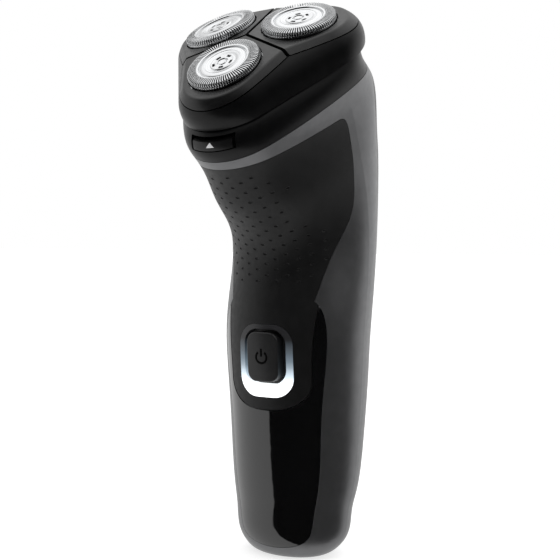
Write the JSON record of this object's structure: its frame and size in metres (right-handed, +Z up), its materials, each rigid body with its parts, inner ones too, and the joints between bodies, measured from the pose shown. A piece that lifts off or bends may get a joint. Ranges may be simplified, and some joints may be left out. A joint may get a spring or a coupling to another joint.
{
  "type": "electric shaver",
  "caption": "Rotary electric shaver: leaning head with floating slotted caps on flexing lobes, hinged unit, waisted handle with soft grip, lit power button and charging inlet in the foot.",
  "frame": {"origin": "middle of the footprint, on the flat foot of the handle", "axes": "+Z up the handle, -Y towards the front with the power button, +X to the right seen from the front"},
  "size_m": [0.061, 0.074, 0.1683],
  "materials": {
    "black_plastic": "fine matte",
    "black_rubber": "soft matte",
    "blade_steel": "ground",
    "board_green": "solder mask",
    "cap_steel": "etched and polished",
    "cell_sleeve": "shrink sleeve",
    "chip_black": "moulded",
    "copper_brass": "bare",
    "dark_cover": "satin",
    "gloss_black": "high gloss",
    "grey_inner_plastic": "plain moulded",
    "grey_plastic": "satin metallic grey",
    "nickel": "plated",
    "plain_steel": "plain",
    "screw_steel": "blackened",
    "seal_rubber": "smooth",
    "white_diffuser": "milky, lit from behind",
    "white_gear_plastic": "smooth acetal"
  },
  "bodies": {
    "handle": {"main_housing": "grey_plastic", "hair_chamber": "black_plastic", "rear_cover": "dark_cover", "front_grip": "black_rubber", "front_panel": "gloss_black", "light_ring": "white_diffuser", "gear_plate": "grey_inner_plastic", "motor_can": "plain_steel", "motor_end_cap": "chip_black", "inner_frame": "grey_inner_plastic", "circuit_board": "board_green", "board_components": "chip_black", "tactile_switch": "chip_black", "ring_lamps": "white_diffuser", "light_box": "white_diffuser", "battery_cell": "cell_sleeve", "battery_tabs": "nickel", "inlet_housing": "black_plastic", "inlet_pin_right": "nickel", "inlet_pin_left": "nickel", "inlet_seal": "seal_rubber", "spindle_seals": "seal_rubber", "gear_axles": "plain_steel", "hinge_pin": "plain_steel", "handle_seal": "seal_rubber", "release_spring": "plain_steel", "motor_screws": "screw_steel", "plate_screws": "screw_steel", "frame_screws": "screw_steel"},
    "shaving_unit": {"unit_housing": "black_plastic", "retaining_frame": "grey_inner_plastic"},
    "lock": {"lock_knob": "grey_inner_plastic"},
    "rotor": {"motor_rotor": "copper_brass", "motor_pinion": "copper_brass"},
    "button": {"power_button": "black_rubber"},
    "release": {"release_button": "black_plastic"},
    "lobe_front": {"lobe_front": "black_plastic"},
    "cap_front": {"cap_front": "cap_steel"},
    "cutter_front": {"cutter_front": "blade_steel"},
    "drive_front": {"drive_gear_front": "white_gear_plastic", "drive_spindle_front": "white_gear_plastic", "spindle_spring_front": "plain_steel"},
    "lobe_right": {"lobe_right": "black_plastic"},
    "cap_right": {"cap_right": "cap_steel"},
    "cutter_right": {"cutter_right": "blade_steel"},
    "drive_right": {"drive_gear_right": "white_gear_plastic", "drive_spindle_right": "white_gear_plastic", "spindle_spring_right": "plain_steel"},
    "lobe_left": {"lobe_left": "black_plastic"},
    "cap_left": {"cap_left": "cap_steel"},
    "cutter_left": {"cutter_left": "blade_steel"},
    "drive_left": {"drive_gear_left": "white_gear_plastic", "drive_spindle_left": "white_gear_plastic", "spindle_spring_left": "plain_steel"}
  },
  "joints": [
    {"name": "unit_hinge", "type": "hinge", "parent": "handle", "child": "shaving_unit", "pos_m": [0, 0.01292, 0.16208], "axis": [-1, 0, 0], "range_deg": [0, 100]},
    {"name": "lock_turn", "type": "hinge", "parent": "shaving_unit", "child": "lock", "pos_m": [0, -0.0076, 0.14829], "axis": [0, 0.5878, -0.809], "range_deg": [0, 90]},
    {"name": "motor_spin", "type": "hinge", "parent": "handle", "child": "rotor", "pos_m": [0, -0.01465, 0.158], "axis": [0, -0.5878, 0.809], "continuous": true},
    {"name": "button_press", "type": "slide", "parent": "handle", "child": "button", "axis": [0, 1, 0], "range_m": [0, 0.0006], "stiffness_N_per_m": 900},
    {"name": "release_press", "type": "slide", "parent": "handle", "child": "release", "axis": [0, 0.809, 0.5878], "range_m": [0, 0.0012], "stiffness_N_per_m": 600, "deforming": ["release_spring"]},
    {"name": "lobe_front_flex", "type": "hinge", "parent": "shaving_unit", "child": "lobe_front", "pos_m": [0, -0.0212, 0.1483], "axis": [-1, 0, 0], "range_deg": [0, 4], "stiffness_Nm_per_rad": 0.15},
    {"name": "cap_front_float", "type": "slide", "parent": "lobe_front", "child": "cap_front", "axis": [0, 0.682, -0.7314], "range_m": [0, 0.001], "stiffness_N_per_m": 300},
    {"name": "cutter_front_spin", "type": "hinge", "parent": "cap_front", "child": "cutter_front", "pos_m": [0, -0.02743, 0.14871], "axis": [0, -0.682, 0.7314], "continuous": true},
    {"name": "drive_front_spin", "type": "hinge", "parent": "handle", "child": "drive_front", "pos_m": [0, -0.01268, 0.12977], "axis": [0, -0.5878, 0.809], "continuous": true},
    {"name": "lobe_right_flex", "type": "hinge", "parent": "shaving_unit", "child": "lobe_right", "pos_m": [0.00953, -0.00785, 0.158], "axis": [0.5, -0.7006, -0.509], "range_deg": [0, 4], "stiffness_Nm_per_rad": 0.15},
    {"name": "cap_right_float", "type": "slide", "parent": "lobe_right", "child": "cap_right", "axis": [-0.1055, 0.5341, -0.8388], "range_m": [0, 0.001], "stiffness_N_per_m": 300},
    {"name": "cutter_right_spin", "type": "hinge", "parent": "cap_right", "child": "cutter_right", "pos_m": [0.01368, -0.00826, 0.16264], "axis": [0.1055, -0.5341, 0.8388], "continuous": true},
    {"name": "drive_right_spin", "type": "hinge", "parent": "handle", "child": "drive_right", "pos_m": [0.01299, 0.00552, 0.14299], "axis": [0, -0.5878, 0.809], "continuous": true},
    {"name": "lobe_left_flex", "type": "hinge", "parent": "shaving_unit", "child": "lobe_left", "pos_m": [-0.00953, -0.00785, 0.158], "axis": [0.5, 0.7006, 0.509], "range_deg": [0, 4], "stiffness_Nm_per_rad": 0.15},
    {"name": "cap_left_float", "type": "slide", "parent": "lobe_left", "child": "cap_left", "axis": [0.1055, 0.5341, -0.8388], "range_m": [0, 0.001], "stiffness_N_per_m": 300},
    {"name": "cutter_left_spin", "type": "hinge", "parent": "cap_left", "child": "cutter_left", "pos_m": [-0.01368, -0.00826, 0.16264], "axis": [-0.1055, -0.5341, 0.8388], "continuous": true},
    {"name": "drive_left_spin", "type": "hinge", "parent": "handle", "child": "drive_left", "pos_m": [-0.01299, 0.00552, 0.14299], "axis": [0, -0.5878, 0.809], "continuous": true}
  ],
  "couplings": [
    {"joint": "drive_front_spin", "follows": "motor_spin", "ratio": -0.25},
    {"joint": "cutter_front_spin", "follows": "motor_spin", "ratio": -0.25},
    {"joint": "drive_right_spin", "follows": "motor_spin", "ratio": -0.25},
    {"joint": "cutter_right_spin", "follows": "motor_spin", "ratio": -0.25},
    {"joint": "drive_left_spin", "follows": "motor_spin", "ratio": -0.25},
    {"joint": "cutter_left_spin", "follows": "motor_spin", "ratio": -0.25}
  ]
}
···
## [WORK TO BE COMPLETED]
Write down every line of the data exactly as it appears above.

## [EXERCISE SOLUTION]
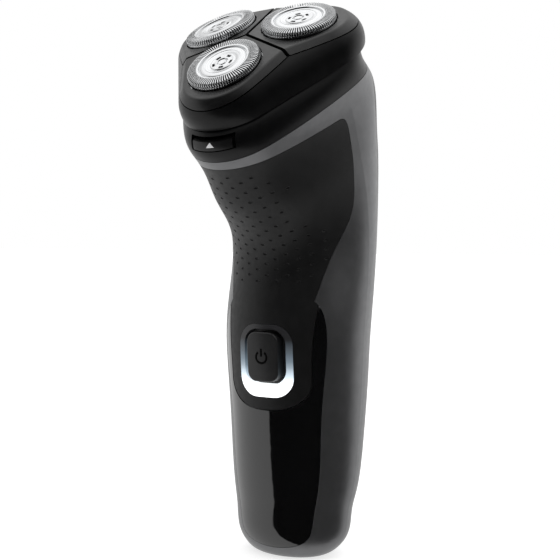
Write the JSON record of this object's structure: its frame and size in metres (right-handed, +Z up), its materials, each rigid body with its parts, inner ones too, and the joints between bodies, measured from the pose shown. A piece that lifts off or bends may get a joint. Ranges may be simplified, and some joints may be left out. A joint may get a spring or a coupling to another joint.
{
  "type": "electric shaver",
  "caption": "Rotary electric shaver: leaning head with floating slotted caps on flexing lobes, hinged unit, waisted handle with soft grip, lit power button and charging inlet in the foot.",
  "frame": {"origin": "middle of the footprint, on the flat foot of the handle", "axes": "+Z up the handle, -Y towards the front with the power button, +X to the right seen from the front"},
  "size_m": [0.061, 0.074, 0.1683],
  "materials": {
    "black_plastic": "fine matte",
    "black_rubber": "soft matte",
    "blade_steel": "ground",
    "board_green": "solder mask",
    "cap_steel": "etched and polished",
    "cell_sleeve": "shrink sleeve",
    "chip_black": "moulded",
    "copper_brass": "bare",
    "dark_cover": "satin",
    "gloss_black": "high gloss",
    "grey_inner_plastic": "plain moulded",
    "grey_plastic": "satin metallic grey",
    "nickel": "plated",
    "plain_steel": "plain",
    "screw_steel": "blackened",
    "seal_rubber": "smooth",
    "white_diffuser": "milky, lit from behind",
    "white_gear_plastic": "smooth acetal"
  },
  "bodies": {
    "handle": {"main_housing": "grey_plastic", "hair_chamber": "black_plastic", "rear_cover": "dark_cover", "front_grip": "black_rubber", "front_panel": "gloss_black", "light_ring": "white_diffuser", "gear_plate": "grey_inner_plastic", "motor_can": "plain_steel", "motor_end_cap": "chip_black", "inner_frame": "grey_inner_plastic", "circuit_board": "board_green", "board_components": "chip_black", "tactile_switch": "chip_black", "ring_lamps": "white_diffuser", "light_box": "white_diffuser", "battery_cell": "cell_sleeve", "battery_tabs": "nickel", "inlet_housing": "black_plastic", "inlet_pin_right": "nickel", "inlet_pin_left": "nickel", "inlet_seal": "seal_rubber", "spindle_seals": "seal_rubber", "gear_axles": "plain_steel", "hinge_pin": "plain_steel", "handle_seal": "seal_rubber", "release_spring": "plain_steel", "motor_screws": "screw_steel", "plate_screws": "screw_steel", "frame_screws": "screw_steel"},
    "shaving_unit": {"unit_housing": "black_plastic", "retaining_frame": "grey_inner_plastic"},
    "lock": {"lock_knob": "grey_inner_plastic"},
    "rotor": {"motor_rotor": "copper_brass", "motor_pinion": "copper_brass"},
    "button": {"power_button": "black_rubber"},
    "release": {"release_button": "black_plastic"},
    "lobe_front": {"lobe_front": "black_plastic"},
    "cap_front": {"cap_front": "cap_steel"},
    "cutter_front": {"cutter_front": "blade_steel"},
    "drive_front": {"drive_gear_front": "white_gear_plastic", "drive_spindle_front": "white_gear_plastic", "spindle_spring_front": "plain_steel"},
    "lobe_right": {"lobe_right": "black_plastic"},
    "cap_right": {"cap_right": "cap_steel"},
    "cutter_right": {"cutter_right": "blade_steel"},
    "drive_right": {"drive_gear_right": "white_gear_plastic", "drive_spindle_right": "white_gear_plastic", "spindle_spring_right": "plain_steel"},
    "lobe_left": {"lobe_left": "black_plastic"},
    "cap_left": {"cap_left": "cap_steel"},
    "cutter_left": {"cutter_left": "blade_steel"},
    "drive_left": {"drive_gear_left": "white_gear_plastic", "drive_spindle_left": "white_gear_plastic", "spindle_spring_left": "plain_steel"}
  },
  "joints": [
    {"name": "unit_hinge", "type": "hinge", "parent": "handle", "child": "shaving_unit", "pos_m": [0, 0.01292, 0.16208], "axis": [-1, 0, 0], "range_deg": [0, 100]},
    {"name": "lock_turn", "type": "hinge", "parent": "shaving_unit", "child": "lock", "pos_m": [0, -0.0076, 0.14829], "axis": [0, 0.5878, -0.809], "range_deg": [0, 90]},
    {"name": "motor_spin", "type": "hinge", "parent": "handle", "child": "rotor", "pos_m": [0, -0.01465, 0.158], "axis": [0, -0.5878, 0.809], "continuous": true},
    {"name": "button_press", "type": "slide", "parent": "handle", "child": "button", "axis": [0, 1, 0], "range_m": [0, 0.0006], "stiffness_N_per_m": 900},
    {"name": "release_press", "type": "slide", "parent": "handle", "child": "release", "axis": [0, 0.809, 0.5878], "range_m": [0, 0.0012], "stiffness_N_per_m": 600, "deforming": ["release_spring"]},
    {"name": "lobe_front_flex", "type": "hinge", "parent": "shaving_unit", "child": "lobe_front", "pos_m": [0, -0.0212, 0.1483], "axis": [-1, 0, 0], "range_deg": [0, 4], "stiffness_Nm_per_rad": 0.15},
    {"name": "cap_front_float", "type": "slide", "parent": "lobe_front", "child": "cap_front", "axis": [0, 0.682, -0.7314], "range_m": [0, 0.001], "stiffness_N_per_m": 300},
    {"name": "cutter_front_spin", "type": "hinge", "parent": "cap_front", "child": "cutter_front", "pos_m": [0, -0.02743, 0.14871], "axis": [0, -0.682, 0.7314], "continuous": true},
    {"name": "drive_front_spin", "type": "hinge", "parent": "handle", "child": "drive_front", "pos_m": [0, -0.01268, 0.12977], "axis": [0, -0.5878, 0.809], "continuous": true},
    {"name": "lobe_right_flex", "type": "hinge", "parent": "shaving_unit", "child": "lobe_right", "pos_m": [0.00953, -0.00785, 0.158], "axis": [0.5, -0.7006, -0.509], "range_deg": [0, 4], "stiffness_Nm_per_rad": 0.15},
    {"name": "cap_right_float", "type": "slide", "parent": "lobe_right", "child": "cap_right", "axis": [-0.1055, 0.5341, -0.8388], "range_m": [0, 0.001], "stiffness_N_per_m": 300},
    {"name": "cutter_right_spin", "type": "hinge", "parent": "cap_right", "child": "cutter_right", "pos_m": [0.01368, -0.00826, 0.16264], "axis": [0.1055, -0.5341, 0.8388], "continuous": true},
    {"name": "drive_right_spin", "type": "hinge", "parent": "handle", "child": "drive_right", "pos_m": [0.01299, 0.00552, 0.14299], "axis": [0, -0.5878, 0.809], "continuous": true},
    {"name": "lobe_left_flex", "type": "hinge", "parent": "shaving_unit", "child": "lobe_left", "pos_m": [-0.00953, -0.00785, 0.158], "axis": [0.5, 0.7006, 0.509], "range_deg": [0, 4], "stiffness_Nm_per_rad": 0.15},
    {"name": "cap_left_float", "type": "slide", "parent": "lobe_left", "child": "cap_left", "axis": [0.1055, 0.5341, -0.8388], "range_m": [0, 0.001], "stiffness_N_per_m": 300},
    {"name": "cutter_left_spin", "type": "hinge", "parent": "cap_left", "child": "cutter_left", "pos_m": [-0.01368, -0.00826, 0.16264], "axis": [-0.1055, -0.5341, 0.8388], "continuous": true},
    {"name": "drive_left_spin", "type": "hinge", "parent": "handle", "child": "drive_left", "pos_m": [-0.01299, 0.00552, 0.14299], "axis": [0, -0.5878, 0.809], "continuous": true}
  ],
  "couplings": [
    {"joint": "drive_front_spin", "follows": "motor_spin", "ratio": -0.25},
    {"joint": "cutter_front_spin", "follows": "motor_spin", "ratio": -0.25},
    {"joint": "drive_right_spin", "follows": "motor_spin", "ratio": -0.25},
    {"joint": "cutter_right_spin", "follows": "motor_spin", "ratio": -0.25},
    {"joint": "drive_left_spin", "follows": "motor_spin", "ratio": -0.25},
    {"joint": "cutter_left_spin", "follows": "motor_spin", "ratio": -0.25}
  ]
}